A wonderful Welcome

Thanks so much for stopping by my site! These are my musings. I hope you can relate or be inspired by little adventures while I'm not creating a story.

Wednesday, September 2, 2009

Starting over again

Dear World,
I don't believe I've hit a rut in my writing process. But, I've realized that I'm completely starting over a screenplay that I've rewritten a million times. The writing process is such a weird thing. It's as if to go forwards you have to take five steps backwards. It feels right though, for the script. I often am wondering if this is how writers really do it. They think they have this great idea, think it's polished and realize they have to start over because much is wrong with it. I know I feel like this. But it's sort of a liberating feeling to start over. I know the story I want to write and there will be some of the same pieces in it. But in essence the scenes will be new. There will be a more clearer theme and purpose to this script.
A professor once told me about the creative process. It starts off in the land of I have an idea, floats towards a period of distinct confusion and challenges, then there is this middle ground of potential, and after that there is usually a break through of the real idea.
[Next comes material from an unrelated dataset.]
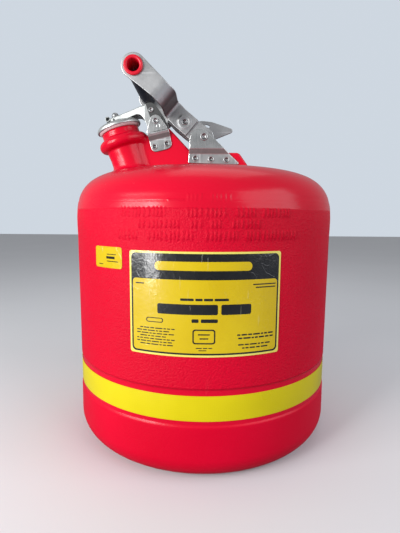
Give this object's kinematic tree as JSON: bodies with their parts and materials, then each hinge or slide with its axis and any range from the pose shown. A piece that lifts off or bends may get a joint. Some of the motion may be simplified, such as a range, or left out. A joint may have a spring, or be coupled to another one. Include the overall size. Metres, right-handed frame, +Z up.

And then there is where the idea is flowing and nothing can stop you from creating it. For some reason I always have thought that this process was very quick. That I'd get to the top part of this diagram quick. That's it's easy to get to this heaven in so many words. It's taken me two years to get to this point. I still might have to go through this process again in this draft of the script. And once again, I feel as though the title I have for it will change. As if changing the title signifies a different period this story is going.
"I don't want to live. I want to love first, and live incidentally." Zelda Fitzgerald
I think Zelda has picked my mood for the night. This next draft is going to be solid. And I'm not afraid to work with a bunch of dirt to make it beautiful again.